According to the Project Management Body of Knowledge (7th edition) by the Project Management Institute (PMI), fixed-price contract is an "agreement that sets the fee that will be paid for a defined scope of work regardless of the cost or effort to deliver it".

==Contract types==
The United States' Federal Acquisition Regulation (FAR) provides for the following types of contract with a fixed price element:
- Firm-fixed-price contract (FAR 16.202)
- Fixed-price contract with economic price adjustment (FAR 16.203)
- Fixed-price contract with prospective price redetermination (FAR 16.205)
- Fixed-ceiling-price contract with retroactive price redetermination (FAR 16.206)
- Firm-fixed-price, level-of-effort term contract (FAR 16.207)
- Fixed-price incentive contract (FAR 16.403)
- Fixed-price incentive (firm target) contract (FAR 16.403-1)
- Fixed-price incentive (successive targets) contract (FAR 16.403-2)
- Fixed-price contract with award fees (FAR 16.404).

Economic price adjustment may take account of increases or decreases from an established and agreed-upon price level, actual costs or a price index.

=== Firm Fixed Price Contract (FFP) ===
According to the PMBOK (7th edition) by the Project Management Institute (PMI), Firm Fixed Price Contract (FFP) is a "fixed-price contract where the buyer pays the seller a set amount (as defined by the contract), regardless of the seller's costs". The contractor or vendor usually bears all the risk of cost increases, although guidance such as that issued by the US Department of Defense may allow for specific circumstances "where an accommodation can be reached by mutual agreement of the contracting parties, perhaps to address acute impacts on small business and other suppliers".

=== Fixed Price Economic Price Adjustment Contract (FPEPA) ===
According to the PMBOK (7th edition) by the Project Management Institute (PMI), Fixed Price Economic Price Adjustment Contract (FPEPA) is a "fixed-price contract, but with a special provision allowing for predefined final adjustments to the contract price due to changed conditions, such as inflation changes, or cost increases (or decrease) for special commodities".

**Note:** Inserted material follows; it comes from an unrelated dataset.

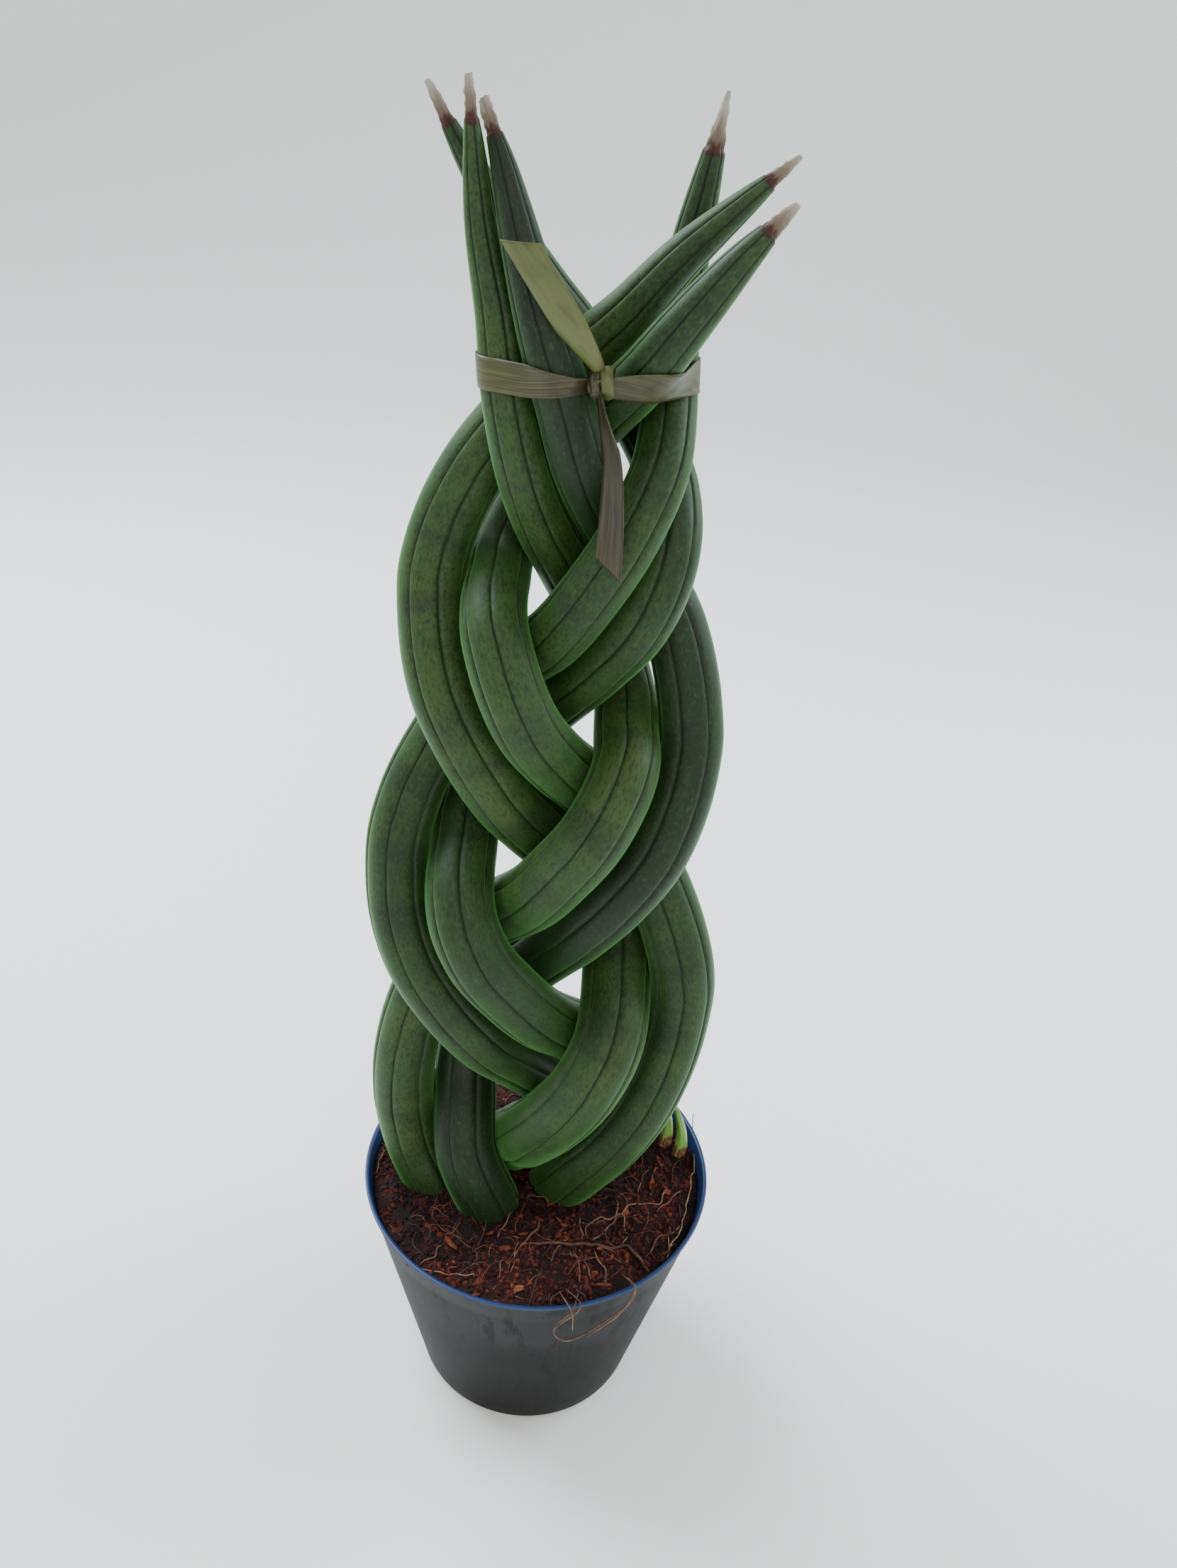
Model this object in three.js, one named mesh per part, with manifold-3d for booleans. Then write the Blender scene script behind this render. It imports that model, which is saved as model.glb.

=== Fixed Price Incentive Fee Contract (FPIF) ===
According to the PMBOK (7th edition) by the Project Management Institute (PMI), Fixed Price Incentive Fee Contract (FPIF) is a "type of contract where the buyer pays the seller a set amount (as defined by the contract), and the seller can earn an additional amount if the seller meets the defined performance criteria".

==Usage==
US government procurement policy strongly favours use of fixed-price contracts, although Federal Acquisition Regulations do outline when they are "suitable" and the necessary basis on which "fair and reasonable prices" can be determined. They are suitable, in particular, for the supply of products available commercially.

Fixed-price contracts are often used by military and government contractors to require vendors to incur the risk of cost overruns, and to control costs. However, historically when such contracts are used for innovative new projects with untested or undeveloped technologies (such as new military transports or stealth attack airplanes), it often results in failure if costs greatly exceed the ability of the contractor to absorb unexpected cost overruns.

==Examples==
===Aerospace manufacturing===
====A400M transport aircraft====
Airbus's German chief executive Tom Enders indicated that the fixed-price contract for the A400M transport aircraft was a disaster based on naivety, excessive enthusiasm and arrogance, stating, "If you had offered it to an American defence contractor like Northrop, they would have run a mile from it". He stated that unless the contract was renegotiated, the project must be abandoned.

====A-12 Avenger II====
The U.S. A-12 Avenger II aircraft development contract was a fixed-price incentive contract, not a fixed-price contract, with a target price of $4.38 billion and ceiling price of $4.84 billion. It was for a unique, stealthy, flying wing design. On 7 January 1991, the Secretary of Defense canceled the program. It was the largest contract termination in United States Department of Defense history. Rather than saving costs, the new type of aircraft was projected to consume 70 percent of the U.S. Navy's aircraft budget within three years.

====KC-46 Pegasus ====
The U.S. Boeing KC-46 Pegasus contract was a fixed price contract. Due to its history of cost overruns, it is an example of how fixed price contracts place the risk upon the vendor, in this case Boeing. Total cost overruns for this aircraft have totaled about $1.9 billion. However, Boeing was able to absorb those costs and has gained US Air Force approval to begin producing the KC-46.

===Construction===
The Canadian Construction Documents Committee's "Stipulated Price Contract" (CCDC-2), revised in February 2008, provides for a property owner and prime contractor to agree that work is done for a fixed price or lump sum.

===Real estate===
In real estate and insurance, a binder is a temporary contract that fixes the price, subject to the final payment and sale at the closing.